In detective novels, the old ladies say, “Just a moment dear, while I turn the heel,” and then carry on exposing the murderer.


If you are really doing a sock, you have 20 stitches across the front to knit, so you knit them up onto another needle. You can now pick up ten stitches along the other edge of the heel flap. This will get your sock back into a circle, so you can finish knitting it.






Notice that I have put those 10 stitches on a third needle. Now, using that third needle, I knit up half the stitches from the heel — 6. I now have 16 stitches each on the side needles and 20 on the front. I am now ready to do the gussett. For the gussett, you knit the first needle till you have three stitches left.
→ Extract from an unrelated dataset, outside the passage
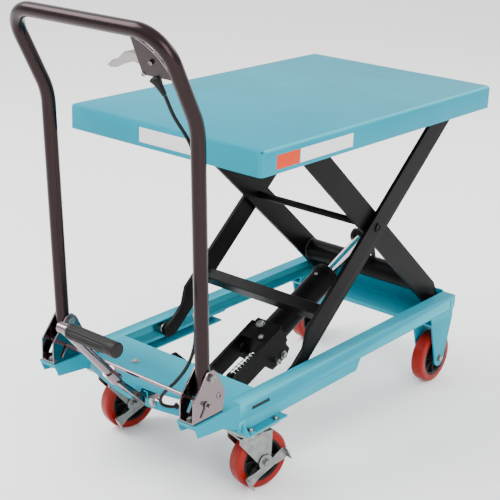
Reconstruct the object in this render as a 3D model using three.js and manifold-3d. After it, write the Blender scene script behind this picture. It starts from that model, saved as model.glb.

K2tog, k1. Knit clear across those 20 front stitches. Knit 1 stitch on the third needle, and then ssk. Knit to the end of that needle. You see that you are decreasing at each side, one stitch away from the front. Knit one round plain. Then decrease again. Do this until you are back to your original 40 stitches. Put the whole schlemozzle back on the sleeve needle and knit till it’s as long as you want, and do the toe.


Another of my favorite knitting blogs is Dweezy’s. This link will take you to the startling tale of PETA and the floppy Aussie sheep. It reminds me of the story “Alligator River” which we used to use in writing classes. In the story, Greg (or whatever his name was) crossed an alligator-filled river, leaving his sweetheart Rosemary on the other side. Rosemary asked Sinbad if she could borrow his boat to follow Greg. Sinbad says yes, if she will sleep with him. Rosemary consults her friend Dave who says, “Oh, well, that’s your problem.” Rosemary sleeps with Sinbad, follows Greg, tells him — and he casts her off. The point of the story was to generate thrilling discussions on who was most wrong and who the least wrong in this group of people. Then everyone had to write an essay.

Dweezy’s story is like that. Is breeding floppy sheep worse than threatening to poke wool knitters with pointy sticks? Is encouraging the extinction of sheep by giving up the use of wool (hint, O sentimentalists: few people will keep unemployed sheep for pets. Do you think they will go into the woods and compete with deer for food?) worse than arguing with your hairstylist? We need to get our favorite xanga philosophers, The Water Jar and The Antithesis of Emo, to debate this point. Only after the moral questions have been resolved will we ask Leonidas to find out whether there is any truth to the story of the Aussie sheep. We would not want to spoil the philosophical question with mere facts.

(The Antithesis of Emo is here: The other folks are at left under “subscriptions.” You needed a few more blogs to read while you knit your socks, right?)

Dweezy is making spiral socks, which I have made from Melanie Falick’s Kids Knitting. They are fun to make. He also has an excellent tip for sock-knitters who want their socks to match: make sure you have enough yarn for two socks before you begin. Between his tips and mine, I think you should have no trouble.